We share your concern about the threat to students’ First Amendment rights demonstrated by this case. FAU’s enforcement of this policy against Rotela—indeed, the mere maintenance of a speech code violating the First Amendment—sends the pernicious message to students and faculty at FAU that they may face unconstitutional censorship and punishment for disagreeing with professors or expressing views that others may disagree with or find offensive. The speech code enforced by FAU against Rotela had been previously identified by FIRE as a policy that, by virtue of its vague wording, could too easily be used to restrict protected expression.
This is not a problem specific to FAU; rather, many of Florida’s public colleges and universities maintain similarly unconstitutional speech codes. Therefore, we write today to urge you to work toward the revision of Florida institutions’ speech codes so that such an incident will not occur again on any Florida public campus.
At Florida’s public colleges and universities, policies similar to the one enforced by FAU in this case abound.
- Florida International University’s Student Code of Conduct, for example, bans “[v]erbal or written abuse of any person including, [sic] indecent or obscene expressions or conduct.”
- The University of Central Florida prohibits “[v]erbal or written abuse, threats, intimidation, coercion and/or other conduct that endangers the health, safety, or wellbeing [sic] of others.”
- The University of North Florida flatly bans “the use of offensive or abusive language” (emphasis added).
These policies stand in direct contradiction to the Supreme Court of the United States’ ruling that a statute prohibiting “opprobrious words or abusive language” was unconstitutional because those terms, as commonly understood, encompassed speech and expression protected by the First Amendment. Gooding v. Wilson, 405 U.S. 518 (1972). FAU’s application of its policy to the Rotela case provides a perfect illustration of such unconstitutional overbreadth.
Further, like FAU’s undefined, amorphous ban on “harassment,” many Florida institutions maintain similarly unconstitutional harassment policies that threaten student and faculty speech.

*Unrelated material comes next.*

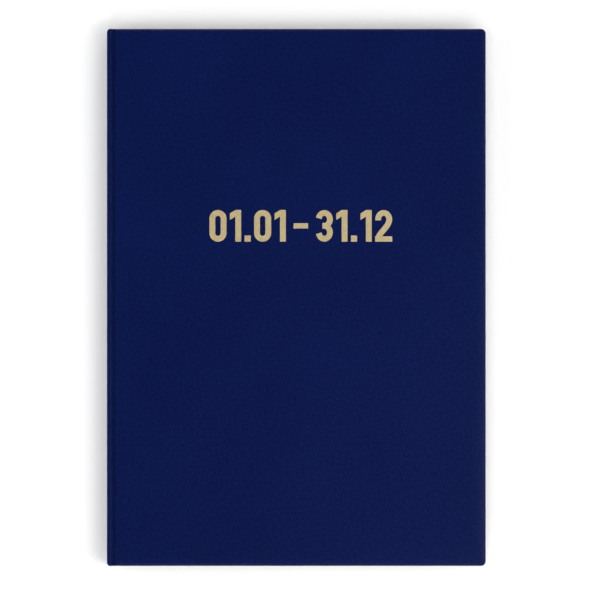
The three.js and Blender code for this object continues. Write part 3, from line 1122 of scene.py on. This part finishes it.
    def build_spine_cloth(self) -> bpy.types.Object:
        """Makes the cloth over the spine strip, wrapped over its head and tail and turned in."""
        head, tail, top = self.layout.head, self.layout.spine_tail, self.layout.top
        straight = spaced(head - self.cap_length, tail + self.cap_length, self.along_steps)
        path = self.wrap_path(head, 1)
        path += [(self.layout.spine_face, y, self.shoulder) for y in straight]
        path += self.wrap_path(tail, -1)[::-1]
        surface = Surface()
        surface.add_rows([[(x, y, z) for z in spaced(side, top - side, FOLD_STEPS)] for x, y, side in path])
        piece = build_sheet("spine_cloth_skin", surface, Vector((-1, 0, 0)), self.layout.cloth * STRETCHED)
        return self.fit(piece, Slot.CLOTH, "spine_cloth", Body.SPINE.value)

    def build_strip(self) -> bpy.types.Object:
        """Makes the board strip in the spine, with its corners rounded like the cloth over it."""
        low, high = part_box("spine_strip")
        bevel, inner = self.strip_bevel, self.strip_inner_corner
        outer = self.corner - (low.x - self.layout.spine_face) + self.strip_play
        rings = []
        for inset, z in ((bevel, low.z), (0.0, low.z + bevel), (0.0, high.z - bevel), (bevel, high.z)):
            x0, x1, y0, y1 = low.x + inset, high.x - inset, low.y + inset, high.y - inset
            line = quarter((x0 + outer, y0 + outer), (outer, outer), 180)
            line += quarter((x1 - inner, y0 + inner), (inner, inner), 270)
            line += quarter((x1 - inner, y1 - inner), (inner, inner), 0)
            line += quarter((x0 + outer, y1 - outer), (outer, outer), 90)
            rings.append([(x, y, z) for x, y in line])
        piece = build_body("spine_strip_pressed", rings)
        return self.fit(piece, Slot.BOARD, "spine_strip", Body.SPINE.value)

    def build(self) -> list[bpy.types.Object]:
        """Makes the spine's pieces."""
        return [self.build_strip(), self.build_spine_cloth(), *self.build_joints()]


@dataclass
class SewnBlock(SubAssembly):
    """The sewn block: folded sheets, single leaves, flyleaves, sewing and lining."""

    rng: random.Random
    sections: int = 6
    sheet_share: float = 0.9
    trim_play: float = 0.10 * MM
    turning_leaves: int = 6
    bend_from: float = -0.5 * MM
    left_curve: float = 9 * MM
    right_curve: float = 38 * MM
    gutter: float = 40 * MM
    fold_lap: float = 0.5 * MM
    fold_gap: float = 0.03 * MM
    lining_bend: float = 0.8 * MM

    def trim(self) -> float:
        """How far the knife cut one edge of a sheet back."""
        return self.rng.uniform(0.0, self.trim_play)

    def build_section(self, number: int) -> bpy.types.Object:
        """Makes one section as its nested folded sheets.

        Args:
            number: Number of the section, from the front.

        Returns:
            The section.
        """
        node = f"section_{number}"
        low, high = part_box(node)
        leaf_low, leaf_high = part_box("leaf_1")
        sheets = max(round((high.z - low.z) / (leaf_high.z - leaf_low.z) / 2), 1)
        radius, middle = (high.z - low.z) / 2, (low.z + high.z) / 2
        bend = self.layout.block_back + radius
        half = radius / sheets * self.sheet_share / 2
        lofts = []
        for sheet in range(sheets):
            fore = self.layout.block_fore - self.trim()
            head = self.layout.block_head - self.trim()
            tail = -self.layout.block_head + self.trim()
            ring = []
            for offset, order in ((half, 1), (-half, -1)):
                arm = radius * (sheet + 0.5) / sheets + offset
                arc = [(bend - arm * math.sin(a), middle + arm * math.cos(a)) for a in spaced(0.0, math.pi)]
                ring += [(fore, middle + arm), *arc, (fore, middle - arm)][::order]
            lofts.append([[(x, y, z) for x, z in ring] for y in (tail, head)])
        piece = build_body(f"{node}_sheets", *lofts)
        return self.fit(piece, Slot.PAGE, node, frame["nodes"][node]["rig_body"])

    def build_leaf(self, node: str, name: str) -> bpy.types.Object:
        """Makes a single leaf as a thin closed body, finely divided near the gutter.

        Args:
            node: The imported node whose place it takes.
            name: Name of the piece.

        Returns:
            The leaf.
        """
        low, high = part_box(node)
        gutter = low.x + self.gutter
        across = spaced(low.x, gutter, 40) + spaced(gutter, high.x - self.trim(), 12)[1:]
        along = spaced(low.y + self.trim(), high.y - self.trim(), 10)
        edge = [(y, high.z) for y in along] + [(y, low.z) for y in reversed(along)]
        return build_body(name, [[(x, y, z) for y, z in edge] for x in across])

    def build_turning_leaf(self, number: int) -> bpy.types.Object:
        """Makes one leaf that turns by itself, lying flat; its curve out of the gutter is not made.

        Args:
            number: Number of the leaf, from the front.

        Returns:
            The leaf.
        """
        node, body = f"leaf_{number}", f"turning_leaf_{number}"
        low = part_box(node)[0]
        curve = self.left_curve if number <= self.turning_leaves // 2 else self.right_curve
        start, end = ((low.x + past, 0.0, low.z) for past in (self.bend_from, curve))
        bend = Bend(Body.BACK_COVER.value, body, start, end)
        return self.fit(self.build_leaf(node, f"{body}_sheet"), Slot.PAGE, node, bend)

    def build_flyleaf(self, side: Side) -> bpy.types.Object:
        """Makes the free half of an endpaper.

        Args:
            side: Which end of the block it belongs to.

        Returns:
            The flyleaf.
        """
        node = f"{side.value}_flyleaf"
        body = Body.BACK_COVER if side is Side.BACK else Body.FRONT_BLOCK
        return self.fit(self.build_leaf(node, f"{node}_sheet"), Slot.ENDPAPER, node, body.value)

    def build_fold(self, side: Side) -> bpy.types.Object:
        """Makes the fold of an endpaper, across the joint from the board to the block.

        Args:
            side: Which endpaper it belongs to.

        Returns:
            The fold.
        """
        node = f"{side.value}_endpaper_fold"
        layout, level = self.layout, self.layout.level
        board_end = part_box(f"{side.value}_pastedown")[0].x
        block_end = layout.block_back + self.fold_lap
        block_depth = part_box("back_flyleaf")[0].z - self.fold_gap
        thickness = level(side, layout.paper) - level(side, 0.0)
        along = layout.steps_over_turn_in(layout.block_head)
        depths = [(y, layout.paste_depth(board_end, y)) for y in along]
        rings = []
        for share in spaced(0.0, 1.0, 12):
            x = board_end + (block_end - board_end) * share
            far = [(x, y, level(side, depth + (block_depth - depth) * ease(share))) for y, depth in depths]
            rings.append([(x, y, z - thickness) for x, y, z in far] + far[::-1])
        follows = Body.BACK_COVER.value
        if side is Side.FRONT:
            start, end = ((x, 0.0, layout.top) for x in (block_end, board_end))
            follows = Bend(Body.FRONT_HINGE.value, Body.FRONT_COVER.value, start, end)
        return self.fit(build_body(f"{node}_sheet", rings), Slot.ENDPAPER, node, follows)

    def build_lining(self) -> bpy.types.Object:
        """Makes the gauze lining, lying flat; its bend where the block opens is not made."""
        low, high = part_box("spine_lining")
        outline = [(low.x, y) for y in spaced(low.y, high.y, 16)]
        outline += [(high.x, y) for y in spaced(high.y, low.y, 16)]
        rings = [[(x, y, z) for x, y in outline] for z in spaced(low.z, high.z, 40)]
        middle = (low.z + high.z) / 2
        start, end = ((low.x, 0.0, middle + off) for off in (-self.lining_bend, self.lining_bend))
        bend = Bend(Body.BACK_COVER.value, Body.FRONT_BLOCK.value, start, end)
        return self.fit(build_body("spine_lining_gauze", rings), Slot.LINING, "spine_lining", bend)

    def build(self) -> list[bpy.types.Object]:
        """Makes the block's pieces, and dresses its sewing."""
        made = [self.build_section(number) for number in range(1, self.sections + 1)]
        made += [self.build_turning_leaf(number) for number in range(1, self.turning_leaves + 1)]
        for side in Side:
            made += [self.build_flyleaf(side), self.build_fold(side)]
        dress_nodes("sewing_thread", self.finishes[Slot.THREAD])
        return made + [self.build_lining()]


@dataclass(frozen=True)
class SoftLight:
    """A square light that faces the book."""

    name: str
    place: Point
    size: float
    power: float

    def build(self) -> None:
        """Makes the light."""
        data = bpy.data.lights.new(self.name, "AREA")
        data.shape = "SQUARE"
        data.size = self.size
        data.energy = self.power
        lamp = bpy.data.objects.new(self.name, data)
        lamp.location = self.place
        lamp.rotation_euler = (-Vector(self.place)).to_track_quat("-Z", "Y").to_euler()
        bpy.context.scene.collection.objects.link(lamp)


@dataclass
class Studio:
    """Floor, lights and camera."""

    layout: Layout
    frame_width: float = 328.37 * MM
    lens: float = 250.0
    sensor: float = 36.0
    look: Pair = (0.39 * MM, 0.25 * MM)
    floor_half: float = 3.0
    floor_drop: float = 0.1 * MM
    floor_colour: Colour = (0.94, 0.94, 0.94)
    horizon: float = 0.74
    overhead: float = 0.07
    fade: Pair = (0.0, 0.9)
    lights: tuple[SoftLight, ...] = (
        SoftLight("key_right", (0.72, -0.45, 1.30), 0.7, 8.4),
        SoftLight("fill_right", (1.70, 0.00, 1.10), 1.2, 12.5),
        SoftLight("fill_left", (-1.90, -0.10, 0.90), 1.6, 29),
        SoftLight("fill_head", (0.10, 1.75, 1.15), 1.4, 15),
        SoftLight("fill_tail", (-0.10, -1.60, 1.30), 1.0, 14),
    )

    def build_floor(self) -> None:
        """Makes the plain pale floor under the book."""
        steps = spaced(-self.floor_half, self.floor_half, 2)
        surface = Surface()
        surface.add_rows([[(x, y, -self.floor_drop) for x in steps] for y in steps])
        floor = build_object("studio_floor", surface)
        face_outward(floor, Vector((0, 0, 1)))
        board = NodeBoard("studio_floor")
        pale = board.finish(Base_Color=self.floor_colour, Roughness=0.9, Specular_IOR_Level=0.1)
        floor.data.materials.append(pale)

    def build_world(self) -> None:
        """Makes the light around the scene, pale at the horizon and dark overhead."""
        world = bpy.data.worlds.new("studio_world")
        world.use_nodes = True
        tree = world.node_tree
        place = tree.nodes.new("ShaderNodeTexCoord")
        parts = tree.nodes.new("ShaderNodeSeparateXYZ")
        fall = tree.nodes.new("ShaderNodeMapRange")
        fall.inputs["From Min"].default_value, fall.inputs["From Max"].default_value = self.fade
        fall.inputs["To Min"].default_value = self.horizon
        fall.inputs["To Max"].default_value = self.overhead
        tree.links.new(place.outputs["Generated"], parts.inputs["Vector"])
        tree.links.new(parts.outputs["Z"], fall.inputs["Value"])
        tree.links.new(fall.outputs["Result"], tree.nodes["Background"].inputs["Strength"])
        tree.nodes["Background"].inputs["Color"].default_value = (1.0, 1.0, 1.0, 1.0)
        bpy.context.scene.world = world

    def build_camera(self) -> None:
        """Makes the camera, straight above the front cover."""
        data = bpy.data.cameras.new("camera")
        data.lens = self.lens
        data.sensor_width = self.sensor
        data.clip_end = 20.0
        camera = bpy.data.objects.new("camera", data)
        distance = self.frame_width * self.lens / self.sensor
        camera.location = (*self.look, self.layout.top + distance)
        bpy.context.scene.collection.objects.link(camera)
        bpy.context.scene.camera = camera

    def build(self) -> None:
        """Makes the whole studio."""
        self.build_floor()
        for light in self.lights:
            light.build()
        self.build_world()
        bpy.context.scene.view_settings.view_transform = "Standard"
        bpy.context.scene.view_settings.look = "None"
        self.build_camera()


def main() -> None:
    """Builds the book and its studio."""
    logging.basicConfig(level=logging.INFO, format="%(name)s: %(message)s")
    layout = Layout.read()
    finishes = make_finishes((layout.block_back + layout.block_fore) / 2)
    Studio(layout).build()
    parts = [
        CoverShell(layout, finishes, Side.BACK),
        SpineCase(layout, finishes),
        SewnBlock(layout, finishes, random.Random(SEED)),
        CoverShell(layout, finishes, Side.FRONT),
    ]
    for part in parts:
        for piece in part.build():
            LOG.info("%s: %d points", piece.name, len(piece.data.vertices))
    dress_nodes("foil_figure", finishes[Slot.FOIL])


if __name__ == "__main__":
    main()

- Florida State University, for example, lists such purported examples of sexual harassment as “use of gender-based verbal or written language offensive or degrading to a person of that gender, whether or not the content is sexual” (emphasis added).
- In a separate sexual harassment policy, Florida State also prohibits any and all “unwanted, unwelcome, inappropriate, or irrelevant sexual or gender-based behaviors, actions or comments.”
Would comments opposing or supporting gay marriage or women in the military be considered offensive by some at Florida State? Certainly. Does this mean that such topics may never be discussed on campus, as Florida State’s policies appear to demand?
These restrictions on protected speech are all the more disappointing given that the Supreme Court has provided a clear standard for student-on-student harassment in the educational setting. As set forth by the Court in Davis v. Monroe County Board of Education, 526 U.S. 629, 651 (1999), peer harassment in the educational setting is no more and no less than conduct that is (1) unwelcome; (2) discriminatory; (3) directed at an individual; and (4) “so severe, pervasive, and objectively offensive, and that so undermines and detracts from the victims’ educational experience, that the victim-students are effectively denied equal access to an institution’s resources and opportunities.” This standard properly balances universities’ obligations to both uphold student speech rights and prevent true harassment, and institutions in the state of Florida would be well advised to adopt the Supreme Court’s controlling standard in all of their policies addressing peer harassment.
Federal and state courts have consistently struck down university speech codes on First Amendment grounds over the past two decades, and FIRE believes that Florida’s speech codes are similarly vulnerable to a legal challenge. In light of these concerns, FIRE suggests that any report on what went wrong at FAU focus on the unconstitutional speech codes on FAU’s campus and on campuses across Florida that allow such incidents to take place. We further urge you to advocate for, and to work toward, the reform of campus speech codes at Florida’s public colleges and universities. The recent controversy at FAU is a stark reminder that these policies are an ever-present threat to students’ and faculty members’ fundamental First Amendment rights, and we hope that the state of Florida will seize upon it to improve the state of free speech on its campuses.